Solid-state synthesis of a conducting polythiophene via an unprecedented heterocyclic coupling reaction.

Prolonged storage ( approximately 2 years) or gentle heating (50-80 degrees C) of crystalline 2,5-dibromo-3,4-ethylenedioxythiophene (DBEDOT) affords a highly conducting, bromine-doped poly(3,4-ethylenedioxythiophene) (PEDOT), as confirmed by solid-state NMR, FTIR, CV, and vis-NIR spectroscopies. The novel solid-state polymerization (SSP) does not occur for 2,5-dichloro-3,4-ethylenedioxythiophene (DCEDOT), and requires a much higher temperature (>130 degrees C) for 2,5-diiodo-3,4-ethylenedioxythiophene (DIEDOT). X-ray structural analysis of the above dihalothiophenes reveals short Hal.Hal distances between adjacent molecules in DBEDOT and DIEDOT, but not in DCEDOT. The polymerization may also occur in the melt but is significantly slower and leads to poorly conductive material.

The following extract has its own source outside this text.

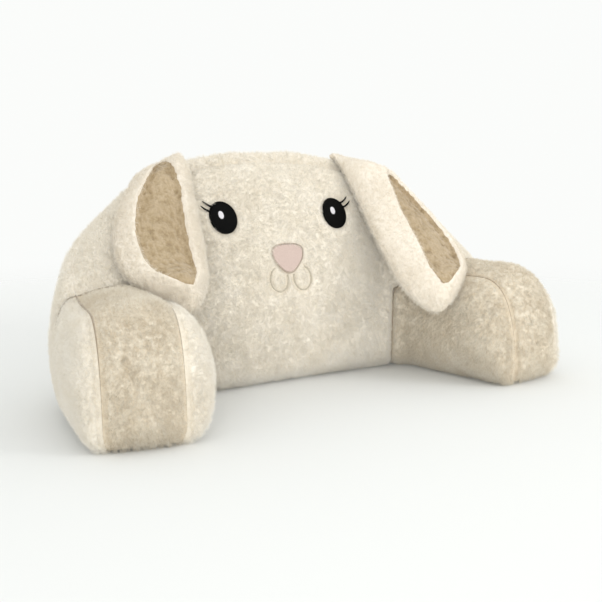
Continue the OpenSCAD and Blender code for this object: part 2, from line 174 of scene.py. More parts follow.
# How far the pile is pressed down round what is sewn on the face
BARE_DEPTH = 3.2
# Depth and half width of the valley along a seam, and half width of its dark line of painted shade
SEAM_DEPTH = 7.0
SEAM_WIDTH = 8.0
SEAM_LINE = 2.2
CROWN_SEAM_DEPTH = 1.0
SHOULDER_SEAM_DEPTH = 4.0
# Colour that the fur is multiplied by in a seam's line: painted shade
SEAM_SHADE = (0.42, 0.36, 0.3)
STRAND_PARENTS_PER_DM2 = 950
STRAND_CHILDREN = 7

# Camera, metres and degrees, and the studio
CAMERA_PLACE = (-0.8653, -1.3644, 0.4074)
CAMERA_AZIMUTH = -32.52
CAMERA_ELEVATION = 9.05
CAMERA_LENS = 56.05
CAMERA_SENSOR = 36
FLOOR_DROP = 0.4
FLOOR_SOLID = 0.5
FLOOR_GONE = 2.2


# ---------- small mathematics ----------
def mix(a, b, k):
    return a + (b - a) * k


def smooth(v):
    u = np.clip(v, 0, 1)
    return u * u * (3 - 2 * u)


def within(distance, reach, fade):
    """1 where a distance is well under the reach, falling to 0 at it over this fade."""
    return smooth((reach - distance) / fade)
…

Detailed studies of the reaction were performed using ESR, DSC, microscopy, and gravimetric analyses. SSP starts on crystal defect sites; it is exothermic by 14 kcal/mol and requires activation energy of approximately 26 kcal/mol (for DBEDOT). The temperature dependence of the conductivity of SSP-PEDOT (sigma(rt) = 20-80 S/cm) reveals a slight thermal activation. It can be further increased by a factor of 2 by doping with iodine. Using this approach, thin films of PEDOT with conductivity as high as 20 S/cm were fabricated on insulating flexible plastic surfaces.